Somedays trash pickup is late and occasionally it is missed altogether.  The citizens of Angola are not happy.

Anyway, Mayor Hickman asked the local manager of the trash truck company to come to a city council meeting so they could clear the air, as it were, about garbage pickup in Angola, once considered by many to be best in the state.

Speaking of his constituents, and maybe pandering for a few votes in the next election, Hickman said, “We want them to feel spoiled. They deserve to be spoiled.”

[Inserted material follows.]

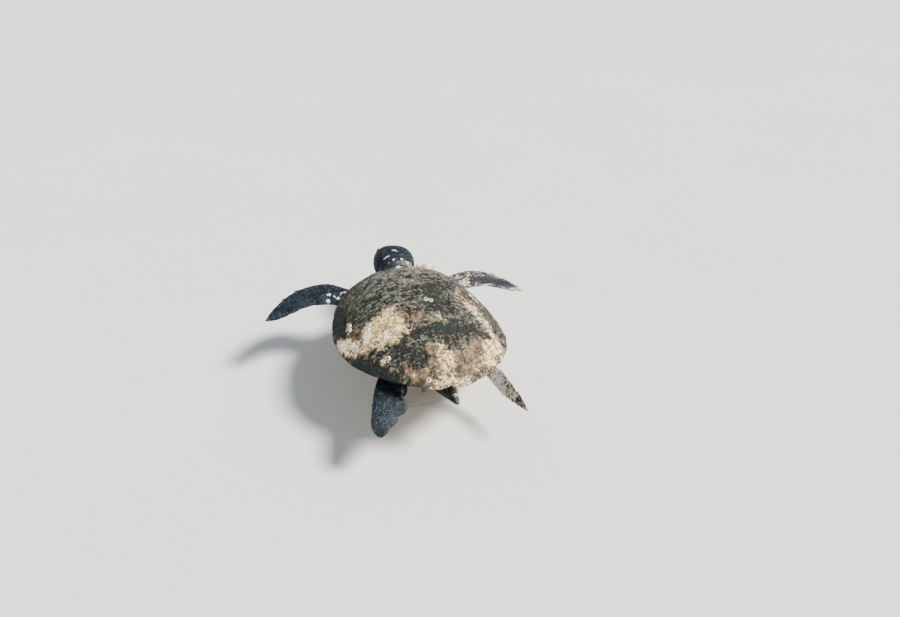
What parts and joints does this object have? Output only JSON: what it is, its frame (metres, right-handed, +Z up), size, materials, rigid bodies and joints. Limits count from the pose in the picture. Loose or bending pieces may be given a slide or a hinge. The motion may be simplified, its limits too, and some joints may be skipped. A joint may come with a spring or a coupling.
{
  "type": "sea turtle display model",
  "caption": "Life-size loggerhead turtle, still, in a banked swimming pose with flippers spread, held over a flat base plate by slim upright rods.",
  "frame": {"origin": "on the underside of the stand's base plate, straight below the middle of the shell", "axes": "+Z up, -Y towards the turtle's head, +Y towards its tail, +X to its left"},
  "size_m": [1.092, 1.112, 0.4369],
  "materials": {
    "skin": "satin, scaled",
    "shell": "matt, weathered horn",
    "belly": "satin horn",
    "horn": "satin horn",
    "eye": "wet gloss",
    "stand_paint": "satin paint",
    "stand_steel": "brushed"
  },
  "bodies": {
    "root": {"beak_lower": "horn", "beak_upper": "horn", "claw_front_left_1": "horn", "claw_front_left_2": "horn", "claw_front_right_1": "horn", "claw_front_right_2": "horn", "claw_hind_left_1": "horn", "claw_hind_left_2": "horn", "claw_hind_right_1": "horn", "claw_hind_right_2": "horn", "costal_left_1": "shell", "costal_left_2": "shell", "costal_left_3": "shell", "costal_left_4": "shell", "costal_left_5": "shell", "costal_right_1": "shell", "costal_right_2": "shell", "costal_right_3": "shell", "costal_right_4": "shell", "costal_right_5": "shell", "eye_left": "eye", "eye_right": "eye", "flipper_front_left": "skin", "flipper_front_right": "skin", "flipper_hind_left": "skin", "flipper_hind_right": "skin", "head": "skin", "marginals_left": "shell", "marginals_right": "shell", "neck": "skin", "nuchal": "shell", "plastron": "belly", "stand_base": "stand_paint", "stand_pad_front": "stand_steel", "stand_pad_rear": "stand_steel", "stand_rod_front": "stand_steel", "stand_rod_rear": "stand_steel", "tail": "skin", "trunk": "skin", "vertebral_1": "shell", "vertebral_2": "shell", "vertebral_3": "shell", "vertebral_4": "shell", "vertebral_5": "shell"}
  },
  "joints": []
}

In a world dominated by the likes of Vladimir Putin, that is real leadership.  The citizens of Angola not just deserve timely and predictable trash pickup, they deserve to be spoiled and to feel like it.  Philadelphia friends thinking about the 560 murders in the city last year, imagine the trashman being late week after week.

Okay. I am not making this up.  Welcome to small town America.  We really do like it.

Frankly, however, none of us deserve to be spoiled. That’s where Easter comes in.  We don’t deserve to be spoiled. Neither do we deserve to be saved, to be the recipients of the defeat of sin and death and their grip on us.  We don’t deserve it, we didn’t earn it, but Easter proclaims it to be true.  We don’t deserve it.  We call it grace.  And what amazing grace it is.

The day of resurrection!
Earth, tell it out abroad;
The Passover of gladness,
The Passover of God.
From death to life eternal,
from earth unto the sky,
our Christ hath brought us over,
with hymns of victory.

The Day of Resurrection
Saint John of Damascus (c 675-749)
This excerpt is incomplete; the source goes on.